The bones of its plot have the makings of trite weepie. Sad Ben is a cantor at his local upstate New York synagogue, but since the death of his alcoholic novelist wife a year ago, he can’t bring himself to sing. Aside from moms Meira (Caroline Aaron) and Judith (Dolly de Leon) boss Rabbi Bruce (Robert Smigel) is supportive and kind towards Ben, even if his primary motivation is acquiring hefty donations for his temple.
Fortunes change for Ben when, after being punched in face for mouthing off in a bar, he bumps into Carla (Carol Kane), his free-spirited primary school music teacher. When Carla insists Ben teaches her readings from the Torah so she can attain the bat mitzvah denied her 60 years previously (because her parents were Russian communists) an unlikely friendship begins to blossom. Meanwhile Rabbi Bruce aims to set Ben up with actress daughter Gabby (Madeline Weinstein), which gives the film the air of a screwball rom com set in the world of Hebrew readings and rituals.
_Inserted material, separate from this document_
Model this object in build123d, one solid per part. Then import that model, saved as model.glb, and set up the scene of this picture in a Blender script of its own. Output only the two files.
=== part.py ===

Schwartzman and Kane engage as the central pairing, their teacher-pupil reversal dynamic allowing both to show off their comic chops. Hangdog Ben is another of Schwartzman’s losers-you-can’t-help-but-like, and though this attacker from the bar would disagree, he’s not nearly as punchable as Max Fischer in Rushmore (1998) or Philip Friedman in Listen Up Philip (2014). Kane, memorable since her small part in Annie Hall (1977) and revelatory in Unbreakable Kimmy Schmidt (2015-2020), has her best big-screen role for many years, elevating the kooky arts teacher cliché with her innate timing and energetic line readings.
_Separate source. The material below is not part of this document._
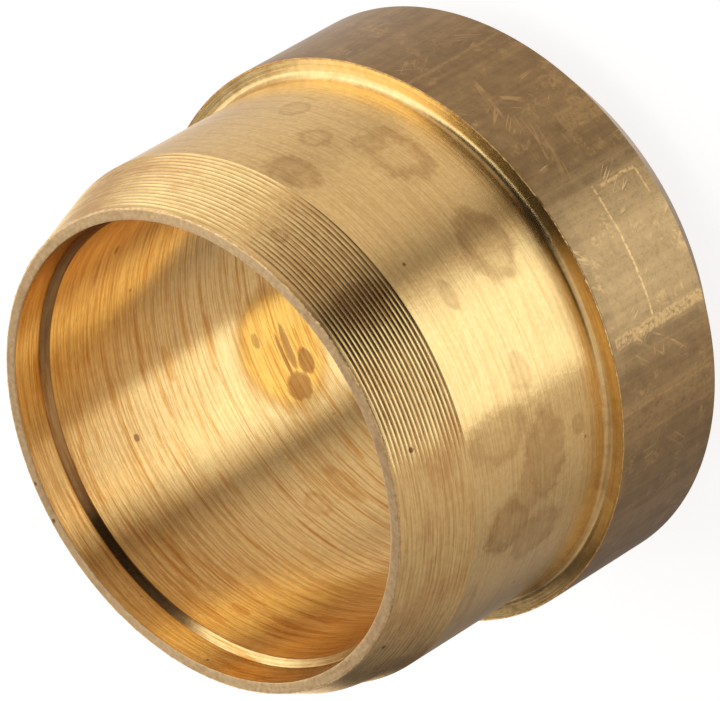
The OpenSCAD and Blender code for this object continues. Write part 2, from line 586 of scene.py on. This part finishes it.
def bore_brass():
    """The bore: strong lines round the axis, orange-brown dashes, one big golden drop with a dark edge, and painted
    shade on one side of the step.
    """
    material, here = begin("bore_brass")
    lines = here.noise((0.5, 0.5, 20), 3, 0.6)
    dashes = here.noise((0.55, 0.55, 8), 3, 0.6)
    grain = here.noise((6, 6, 9), 3, 0.6)
    fray = (here.noise((1.6, 1.6, 6.5), 4, 0.7) - 0.5) * 1.2
    marks = most([drop(here, fray, bore_r, *place) for place in BORE_DROPS.values()])
    bearing, height, wide, tall = GOLDEN_DROP
    golden = drop(here, fray * 0.3, bore_r, bearing, height, wide, tall, 1.0, 0.0)
    edge = golden * (1 - drop(here, fray * 0.5, bore_r, bearing, height, wide * 0.93, tall * 0.93, 1.0, 0.0))
    blots = most([drop(here, fray, bore_r, *place) for place in [*DARK_BLOTS.values(), *BORE_DOTS.values()]])
    colour = grain.step(0.3, 0.7).mix(DULL, FRESH)
    colour = colour.tinted(lines.step(0.45, 0.62) * 0.8, (0.76, 0.64, 0.50))
    colour = colour.tinted(dashes.step(0.53, 0.66) * 0.8, OLD_OIL)
    colour = colour.tinted(marks, (0.80, 0.62, 0.38))
    colour = colour.tinted(golden, (0.92, 0.76, 0.38))
    colour = colour.tinted((edge * 0.9).math("MAXIMUM", blots), (0.50, 0.40, 0.38))
    colour = colour.tinted(specks(here, 1.6, 0.06), (0.50, 0.40, 0.30))
    bearing_out, radius, z = bearing_and_radius(here)
    # Painted shade: the step into the counterbore is darkened on one side, chosen by bearing.
    shaded_side_of_step = bearing_out.step(210, 225) + bearing_out.step(42, 30)
    on_step = between(z, step_z - 0.01, land_z + 0.02, 0.015)
    colour = colour.tinted(on_step * shaded_side_of_step * 0.9, (0.42, 0.32, 0.26))
    roughness = 0.19 + grain * 0.07
    complete(here, colour, roughness, lines * 0.8 + dashes * 0.5 + grain * 0.3, 0.005)
    return material


# %% Drawn skin of the collar
SKIN_DARK = (0.30, 0.20, 0.09)
SKIN_LIGHT = (0.44, 0.30, 0.14)
BARE_BRASS_AND_SHEEN = (0.88, 0.60, 0.26)
# Pale strips along the axis, some bare brass, some painted highlight and some painted reflection, as each key says:
# from one bearing to another, from one height to another, and strength
BARE_AND_SHEEN_STRIPS = {
    # Painted reflection: the pale strip and its thin line stand in for the tent mirrored in flat spots.
    "painted reflection strip": (137.5, 145.5, 0.9, 4.1, 0.22),
    "thin painted reflection line": (143.6, 144.2, 0.9, 4.1, 0.45),
    # Painted highlight: the crisp edge and the zone where the tent's bright panel shows.
    "painted highlight edge": (156.6, 159.0, 0.9, 3.9, 0.55),
    "painted highlight zone": (159, 186, 0.9, 3.7, 0.15),
    "line round the axis in the highlight zone": (159, 185.5, 2.60, 2.66, 0.75),
    "scratch along the axis": (184.6, 185.3, 1.35, 2.5, 0.75),
    "scratch across": (179.5, 185, 1.30, 1.36, 0.75),
    "patch on the right": (196.5, 201, 0.9, 2.2, 0.28),
    "thin line on the right": (222.5, 223.2, 0.9, 4.1, 0.30),
}


def drawn_skin():
    """The collar keeps the dull skin of the drawn bar, with streaks along the axis, scratches down to brass, and pale
    strips of painted highlight and painted reflection.
    """
    material, here = begin("drawn_skin")
    bearing, radius, z = bearing_and_radius(here)
    flat = here.node("ShaderNodeUVMap", {"uv_map": "unrolled"}).placed((1 / UV_SCALE,) * 3)
    streaks = flat.noise((5, 0.16, 1), 3, 0.6)
    mottle = here.noise((2.2, 2.2, 2.2), 5, 0.65)
    grain = here.noise((11, 11, 11), 3, 0.6)
    scratches = most([hairlines(flat, turn, seed) for turn, seed in ((1.45, 1), (1.0, 2), (2.2, 3), (0.25, 4))])
    sway = (mottle - 0.5) * 0.8
    # Painted highlight and painted reflection strips go in together with real scratches down to bare brass.
    strips_and_sheen = most([between(bearing + sway * 2.0, left, right, 0.35) * between(z + sway * 0.05, low, high, 0.02)
                   * strength for left, right, low, high, strength in BARE_AND_SHEEN_STRIPS.values()])
    rubbed = here.noise((1.3, 1.3, 1.3), 6, 0.7).step(0.50, 0.66) * grain.step(0.4, 0.62) * 0.4
    bare_and_sheen = most([strips_and_sheen * grain.step(0.3, 0.6), scratches * 0.35, rubbed])
    colour = (streaks.step(0.35, 0.65) * 0.5 + mottle.step(0.35, 0.65) * 0.5).mix(SKIN_DARK, SKIN_LIGHT)
    colour = colour.tinted(grain.step(0.5, 0.75) * 0.5, (0.72, 0.68, 0.62))
    colour = bare_and_sheen.mix(colour, BARE_BRASS_AND_SHEEN)
    roughness = 0.30 + mottle * 0.10 - scratches * 0.05
    relief = streaks * 0.5 + mottle * 0.4 + grain * 0.25 - scratches * 0.3
    complete(here, colour, roughness, relief, 0.010, anisotropy=0.0, coat=0.25)
    return material


# %% Faced surfaces and edges
def faced_brass(name, roughness, dirt, anisotropy=0.9):
    """A face cut square to the axis: fine rings round it, some dirt and grain."""
    material, here = begin(name)
    bearing, radius, z = bearing_and_radius(here)
    place = here.node("ShaderNodeCombineXYZ", sockets={0: radius, 1: bearing * 0.03, 2: z})
    rings = place.noise((18, 1, 4), 3, 0.6)
    grain = here.noise((7, 7, 7), 3, 0.6)
    stains = here.noise((1.3, 1.3, 1.3), 4, 0.6)
    colour = grain.step(0.3, 0.7).mix(DULL, FRESH)
    colour = colour.tinted(rings.step(0.42, 0.66) * 0.5, (0.72, 0.62, 0.50))
    colour = colour.tinted(stains.step(0.48, 0.66) * dirt, TARNISH)
    complete(here, colour, roughness + grain * 0.08, rings + grain * 0.5, 0.006, anisotropy)
    return material


def rim_brass():
    """The rim's narrow face: matt, rubbed and pinkish, with dark specks."""
    material, here = begin("rim_brass")
    grain = here.noise((9, 9, 9), 4, 0.65)
    stains = here.noise((1.1, 1.1, 1.1), 3, 0.6)
    colour = grain.step(0.3, 0.7).mix((0.72, 0.49, 0.24), (0.88, 0.63, 0.34))
    colour = colour.tinted(stains.step(0.5, 0.7) * 0.6, (0.78, 0.68, 0.62))
    colour = colour.tinted(specks(here, 2.4, 0.12), (0.35, 0.28, 0.22))
    complete(here, colour, 0.36 + grain * 0.1, grain, 0.010, anisotropy=0.5)
    return material


def burr_brass():
    """A burr is torn metal: bright, rough and uneven."""
    material, here = begin("burr_brass")
    grain = here.noise((9, 9, 9), 4, 0.65)
    colour = grain.step(0.35, 0.65).mix((0.62, 0.40, 0.16), (1.0, 0.70, 0.32))
    complete(here, colour, 0.34 + grain * 0.1, grain, 0.012, anisotropy=0.0)
    return material


# %% Give each zone its finish
FINISHES = {
    "rear": faced_brass("rear_brass", 0.26, 0.4),
    "collar": drawn_skin(),
    "shoulder": faced_brass("shoulder_brass", 0.20, 0.5),
    "cylinder": turned_brass(),
    "cone": grooved_brass(),
    "rim": rim_brass(),
    "bore": bore_brass(),
}
for finish in FINISHES.values():
    ring_mesh.materials.append(finish)
slot_of = {name: number for number, name in enumerate(FINISHES)}
ring_slots = np.array([slot_of[name] for name in zone_of_ring])
ring_mesh.polygons.foreach_set("material_index", np.repeat(ring_slots, SEGMENTS).astype(np.int32))
torn = burr_brass()
for burr in (collar_burr, rim_burr):
    burr.data.materials.append(torn)
print("finishes:", list(FINISHES), torn.name)

# %% [markdown]
# ## Floor
# The floor is white to the camera and keeps the ring's shadow. The metal
# doesn't mirror it: it shows the tent there, as a ring held up on glass does.

# %% Floor
FLOOR_HALF = 400
floor_mesh = bpy.data.meshes.new("floor")
floor_mesh.from_pydata(
    [(x * FLOOR_HALF * MM, y * FLOOR_HALF * MM, -0.01 * MM) for x, y in ((-1, -1), (1, -1), (1, 1), (-1, 1))],
    [], [(0, 1, 2, 3)])
floor = bpy.data.objects.new("floor", floor_mesh)
bpy.context.scene.collection.objects.link(floor)
floor.visible_glossy = False
floor_material = bpy.data.materials.new("pale_floor")
floor_material.use_nodes = True
floor_material.node_tree.nodes.clear()
pale = Wire(floor_material.node_tree)
matt = pale.node("ShaderNodeBsdfDiffuse", sockets={"Color": (0.35, 0.35, 0.35, 1)})
lift = pale.node("ShaderNodeLightPath") * 0.85
white = pale.node("ShaderNodeEmission", sockets={"Color": (1, 1, 1, 1), "Strength": lift})
both = pale.node("ShaderNodeAddShader", sockets={0: matt, 1: white})
both.node("ShaderNodeOutputMaterial", sockets={0: both})
floor_mesh.materials.append(floor_material)

# %% [markdown]
# ## Camera
# The photograph was taken from far away with a long lens, from 40 degrees
# above the floor, and then turned, so that the nose points down to the left.

# %% Camera
ELEVATION = math.radians(40.56)
ROLL = math.radians(120.58)
AIM = Vector((0.145, -0.088, 4.898)) * MM
DISTANCE = 168.35 * MM
SENSOR = 36.0
FRAME_WIDTH = 720
FOCAL_PIXELS = 8000
forward = Vector((0, math.cos(ELEVATION), -math.sin(ELEVATION)))
right = Vector((1, 0, 0))
up = right.cross(forward)
camera_up = up * math.cos(ROLL) + right * math.sin(ROLL)
camera_right = forward.cross(camera_up)
camera_data = bpy.data.cameras.new("camera")
camera_data.sensor_width = SENSOR
camera_data.lens = FOCAL_PIXELS / FRAME_WIDTH * SENSOR
camera_data.clip_start = 10 * MM
camera_data.clip_end = 2000 * MM
camera = bpy.data.objects.new("camera", camera_data)
axes = Matrix((camera_right, camera_up, -forward)).transposed()
camera.matrix_world = Matrix.Translation(AIM - forward * DISTANCE) @ axes.to_4x4()
bpy.context.scene.collection.objects.link(camera)
bpy.context.scene.camera = camera
bpy.context.scene.view_settings.view_transform = "Standard"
Silver and regular collaborator C. Mason Wells’s script rarely flags, teasing out delicious moments of black humour in the erotic voice messages once recorded by Ben’s dead wife and Ben’s wild reaction to Carla’s housemate serving him psychedelic tea. Scenes of fast off-kilter action, shot on 16mm by cinematographer Sean Price Williams, give proceedings a 1970s look to fit the clear reference to Harold and Maude (1971). Williams’ influence is also felt in the jagged cutting and overlapping sound design, two stylistic features of his directorial debut The Sweet East (2023) that feel right at home in Silver’s feature. It’s an enjoyable, unusual tale, summed up by Carla’s description of Ben: “A different kind of funny.”